**What is being asked:**
Set down exactly the lines from the one with "upper_link();" to the one with "zip(*points))), Vector(map(max, zip(*points)))", both included, and no line outside that range.

**Data block:**

Begin

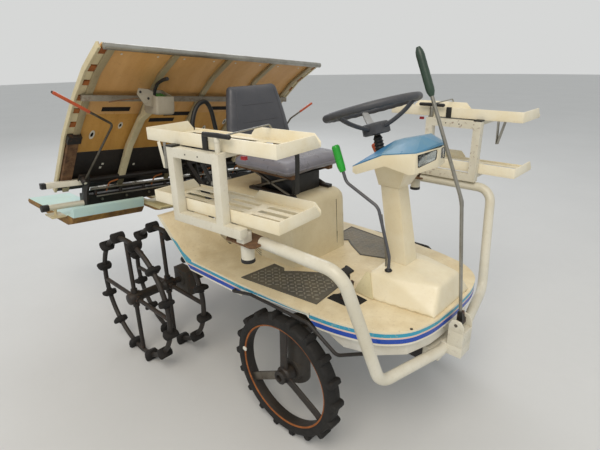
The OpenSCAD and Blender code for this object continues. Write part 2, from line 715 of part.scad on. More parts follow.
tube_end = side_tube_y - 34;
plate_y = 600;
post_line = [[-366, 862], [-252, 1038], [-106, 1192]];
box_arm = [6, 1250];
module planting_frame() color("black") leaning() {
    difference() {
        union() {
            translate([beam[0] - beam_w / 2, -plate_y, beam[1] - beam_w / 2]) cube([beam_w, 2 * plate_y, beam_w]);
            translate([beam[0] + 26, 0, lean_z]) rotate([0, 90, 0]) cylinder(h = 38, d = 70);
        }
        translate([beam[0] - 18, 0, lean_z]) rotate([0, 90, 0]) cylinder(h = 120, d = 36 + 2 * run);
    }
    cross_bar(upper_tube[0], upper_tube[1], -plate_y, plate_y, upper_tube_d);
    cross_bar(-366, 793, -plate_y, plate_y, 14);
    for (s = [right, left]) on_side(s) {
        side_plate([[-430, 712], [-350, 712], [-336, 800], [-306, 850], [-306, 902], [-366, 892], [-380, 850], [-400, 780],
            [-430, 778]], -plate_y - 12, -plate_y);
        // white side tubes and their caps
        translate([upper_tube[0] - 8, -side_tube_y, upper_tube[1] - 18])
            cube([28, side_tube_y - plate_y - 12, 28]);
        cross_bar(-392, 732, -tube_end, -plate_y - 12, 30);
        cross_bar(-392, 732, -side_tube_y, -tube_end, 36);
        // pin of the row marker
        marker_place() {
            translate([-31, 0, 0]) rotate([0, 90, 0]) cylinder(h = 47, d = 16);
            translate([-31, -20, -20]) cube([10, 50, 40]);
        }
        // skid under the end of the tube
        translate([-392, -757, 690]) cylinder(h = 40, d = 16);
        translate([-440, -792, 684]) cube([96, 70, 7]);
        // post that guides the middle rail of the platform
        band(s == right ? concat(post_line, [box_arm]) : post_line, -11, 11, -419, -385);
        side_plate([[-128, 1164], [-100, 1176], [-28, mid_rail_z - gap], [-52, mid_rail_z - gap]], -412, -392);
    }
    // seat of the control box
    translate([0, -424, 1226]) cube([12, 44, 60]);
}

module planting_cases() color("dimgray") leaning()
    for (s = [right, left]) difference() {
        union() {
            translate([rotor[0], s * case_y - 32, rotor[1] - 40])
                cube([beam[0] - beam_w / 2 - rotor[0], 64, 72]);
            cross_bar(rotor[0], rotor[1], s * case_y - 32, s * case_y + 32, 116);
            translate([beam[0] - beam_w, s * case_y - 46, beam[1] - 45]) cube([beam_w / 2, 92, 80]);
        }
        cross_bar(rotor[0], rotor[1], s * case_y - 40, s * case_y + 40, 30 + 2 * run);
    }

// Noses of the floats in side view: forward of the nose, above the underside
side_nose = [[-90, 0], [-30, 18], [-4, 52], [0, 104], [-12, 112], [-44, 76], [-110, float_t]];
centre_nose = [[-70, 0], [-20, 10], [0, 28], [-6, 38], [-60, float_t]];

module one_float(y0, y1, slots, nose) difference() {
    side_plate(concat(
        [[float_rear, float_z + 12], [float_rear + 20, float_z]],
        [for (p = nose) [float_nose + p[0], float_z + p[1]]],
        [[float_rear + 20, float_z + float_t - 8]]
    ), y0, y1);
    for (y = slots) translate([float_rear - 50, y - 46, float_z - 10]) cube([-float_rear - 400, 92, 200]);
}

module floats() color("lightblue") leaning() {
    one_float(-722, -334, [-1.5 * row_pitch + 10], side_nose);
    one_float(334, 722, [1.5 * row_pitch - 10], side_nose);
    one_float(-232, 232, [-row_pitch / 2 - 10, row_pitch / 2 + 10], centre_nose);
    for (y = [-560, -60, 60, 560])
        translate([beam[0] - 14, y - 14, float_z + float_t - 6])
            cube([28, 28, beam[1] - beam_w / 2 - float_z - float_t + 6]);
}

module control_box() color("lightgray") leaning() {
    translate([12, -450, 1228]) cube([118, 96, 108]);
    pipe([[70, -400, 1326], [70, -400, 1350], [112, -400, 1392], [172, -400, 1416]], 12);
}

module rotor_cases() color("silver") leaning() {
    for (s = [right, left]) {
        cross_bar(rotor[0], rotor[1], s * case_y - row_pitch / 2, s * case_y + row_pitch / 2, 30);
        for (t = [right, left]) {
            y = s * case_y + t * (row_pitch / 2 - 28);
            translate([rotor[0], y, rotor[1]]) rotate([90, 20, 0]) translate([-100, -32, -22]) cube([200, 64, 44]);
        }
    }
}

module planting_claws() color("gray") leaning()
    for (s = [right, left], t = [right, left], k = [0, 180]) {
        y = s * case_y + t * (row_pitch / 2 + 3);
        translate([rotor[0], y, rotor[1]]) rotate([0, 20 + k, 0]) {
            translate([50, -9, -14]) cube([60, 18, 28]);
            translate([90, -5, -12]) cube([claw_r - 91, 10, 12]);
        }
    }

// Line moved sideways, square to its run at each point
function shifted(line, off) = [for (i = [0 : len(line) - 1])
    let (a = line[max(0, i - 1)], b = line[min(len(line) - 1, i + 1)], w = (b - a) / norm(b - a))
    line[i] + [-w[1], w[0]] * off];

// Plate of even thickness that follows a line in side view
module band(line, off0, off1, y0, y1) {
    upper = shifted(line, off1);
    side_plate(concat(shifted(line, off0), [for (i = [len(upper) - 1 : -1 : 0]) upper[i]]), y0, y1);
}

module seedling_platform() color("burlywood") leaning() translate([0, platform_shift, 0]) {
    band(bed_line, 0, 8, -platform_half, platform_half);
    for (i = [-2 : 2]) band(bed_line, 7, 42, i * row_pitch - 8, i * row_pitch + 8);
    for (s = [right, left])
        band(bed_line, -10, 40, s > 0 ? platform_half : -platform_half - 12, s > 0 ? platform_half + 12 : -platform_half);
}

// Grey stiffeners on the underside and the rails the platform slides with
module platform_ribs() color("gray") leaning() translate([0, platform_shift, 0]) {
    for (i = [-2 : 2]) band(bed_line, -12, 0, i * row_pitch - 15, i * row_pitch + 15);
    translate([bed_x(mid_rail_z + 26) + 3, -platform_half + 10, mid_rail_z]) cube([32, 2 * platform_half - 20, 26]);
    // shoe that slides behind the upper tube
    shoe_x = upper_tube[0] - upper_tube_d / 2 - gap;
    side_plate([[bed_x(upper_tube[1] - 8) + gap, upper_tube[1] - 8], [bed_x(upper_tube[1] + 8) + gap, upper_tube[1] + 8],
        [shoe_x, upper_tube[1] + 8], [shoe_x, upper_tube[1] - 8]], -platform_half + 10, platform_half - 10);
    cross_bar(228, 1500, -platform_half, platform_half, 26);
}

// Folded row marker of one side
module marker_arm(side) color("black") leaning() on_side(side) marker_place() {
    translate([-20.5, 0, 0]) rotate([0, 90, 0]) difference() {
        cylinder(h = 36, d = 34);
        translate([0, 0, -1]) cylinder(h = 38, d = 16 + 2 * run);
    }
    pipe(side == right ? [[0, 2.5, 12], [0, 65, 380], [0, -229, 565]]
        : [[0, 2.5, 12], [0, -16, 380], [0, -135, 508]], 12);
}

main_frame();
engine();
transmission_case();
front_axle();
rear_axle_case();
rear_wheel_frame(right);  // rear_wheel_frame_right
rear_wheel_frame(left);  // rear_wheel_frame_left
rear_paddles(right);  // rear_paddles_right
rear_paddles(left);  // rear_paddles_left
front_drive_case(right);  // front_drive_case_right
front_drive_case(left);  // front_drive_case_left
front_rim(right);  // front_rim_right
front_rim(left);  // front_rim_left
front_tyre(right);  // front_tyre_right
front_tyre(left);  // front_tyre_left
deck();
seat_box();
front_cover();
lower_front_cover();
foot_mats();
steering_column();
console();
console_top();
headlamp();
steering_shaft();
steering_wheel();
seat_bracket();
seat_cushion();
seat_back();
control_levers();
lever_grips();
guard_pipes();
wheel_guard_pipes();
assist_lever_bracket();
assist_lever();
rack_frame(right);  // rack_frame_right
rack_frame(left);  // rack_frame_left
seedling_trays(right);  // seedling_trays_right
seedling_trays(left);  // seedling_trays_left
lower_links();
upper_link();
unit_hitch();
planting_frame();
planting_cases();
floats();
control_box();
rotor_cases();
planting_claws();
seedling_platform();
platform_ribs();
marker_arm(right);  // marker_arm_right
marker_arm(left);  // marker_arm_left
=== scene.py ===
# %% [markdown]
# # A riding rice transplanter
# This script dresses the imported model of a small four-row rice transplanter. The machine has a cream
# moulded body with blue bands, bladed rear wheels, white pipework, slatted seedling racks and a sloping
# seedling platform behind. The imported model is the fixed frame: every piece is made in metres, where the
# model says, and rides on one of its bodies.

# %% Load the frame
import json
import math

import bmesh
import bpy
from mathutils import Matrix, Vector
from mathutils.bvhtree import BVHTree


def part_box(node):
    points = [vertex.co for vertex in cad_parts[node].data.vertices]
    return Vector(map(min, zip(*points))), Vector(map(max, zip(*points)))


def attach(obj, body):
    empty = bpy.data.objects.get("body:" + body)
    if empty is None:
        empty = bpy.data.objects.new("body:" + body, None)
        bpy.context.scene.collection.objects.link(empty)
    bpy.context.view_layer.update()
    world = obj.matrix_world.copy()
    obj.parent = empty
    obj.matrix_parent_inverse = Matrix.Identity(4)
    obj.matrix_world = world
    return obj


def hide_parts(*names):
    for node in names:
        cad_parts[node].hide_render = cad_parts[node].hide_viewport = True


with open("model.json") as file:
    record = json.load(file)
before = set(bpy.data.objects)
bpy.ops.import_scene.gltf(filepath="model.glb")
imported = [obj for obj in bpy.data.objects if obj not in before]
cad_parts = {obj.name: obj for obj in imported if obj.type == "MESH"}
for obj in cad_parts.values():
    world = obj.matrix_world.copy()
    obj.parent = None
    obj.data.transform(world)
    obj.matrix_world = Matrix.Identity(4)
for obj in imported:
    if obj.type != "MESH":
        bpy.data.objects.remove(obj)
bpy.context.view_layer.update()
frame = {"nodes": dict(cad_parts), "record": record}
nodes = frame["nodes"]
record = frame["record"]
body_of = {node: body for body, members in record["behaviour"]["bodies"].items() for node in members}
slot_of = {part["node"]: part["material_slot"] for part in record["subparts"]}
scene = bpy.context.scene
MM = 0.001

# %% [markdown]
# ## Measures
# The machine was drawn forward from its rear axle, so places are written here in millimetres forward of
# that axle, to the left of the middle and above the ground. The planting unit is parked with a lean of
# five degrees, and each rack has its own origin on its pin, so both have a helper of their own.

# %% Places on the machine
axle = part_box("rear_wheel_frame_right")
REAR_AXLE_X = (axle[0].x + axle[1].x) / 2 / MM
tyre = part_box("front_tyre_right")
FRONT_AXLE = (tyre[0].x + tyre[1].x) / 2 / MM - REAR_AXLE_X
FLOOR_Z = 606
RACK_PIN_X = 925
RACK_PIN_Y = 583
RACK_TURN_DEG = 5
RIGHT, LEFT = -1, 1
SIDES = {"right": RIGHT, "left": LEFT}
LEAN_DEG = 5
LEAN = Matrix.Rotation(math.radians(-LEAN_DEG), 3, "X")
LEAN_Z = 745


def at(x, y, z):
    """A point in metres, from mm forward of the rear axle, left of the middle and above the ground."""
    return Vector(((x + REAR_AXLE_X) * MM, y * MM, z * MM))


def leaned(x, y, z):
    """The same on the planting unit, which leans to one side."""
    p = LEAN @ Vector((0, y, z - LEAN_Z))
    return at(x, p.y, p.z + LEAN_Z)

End

**Full output:**
upper_link();
unit_hitch();
planting_frame();
planting_cases();
floats();
control_box();
rotor_cases();
planting_claws();
seedling_platform();
platform_ribs();
marker_arm(right);  // marker_arm_right
marker_arm(left);  // marker_arm_left
=== scene.py ===
# %% [markdown]
# # A riding rice transplanter
# This script dresses the imported model of a small four-row rice transplanter. The machine has a cream
# moulded body with blue bands, bladed rear wheels, white pipework, slatted seedling racks and a sloping
# seedling platform behind. The imported model is the fixed frame: every piece is made in metres, where the
# model says, and rides on one of its bodies.

# %% Load the frame
import json
import math

import bmesh
import bpy
from mathutils import Matrix, Vector
from mathutils.bvhtree import BVHTree


def part_box(node):
    points = [vertex.co for vertex in cad_parts[node].data.vertices]
    return Vector(map(min, zip(*points))), Vector(map(max, zip(*points)))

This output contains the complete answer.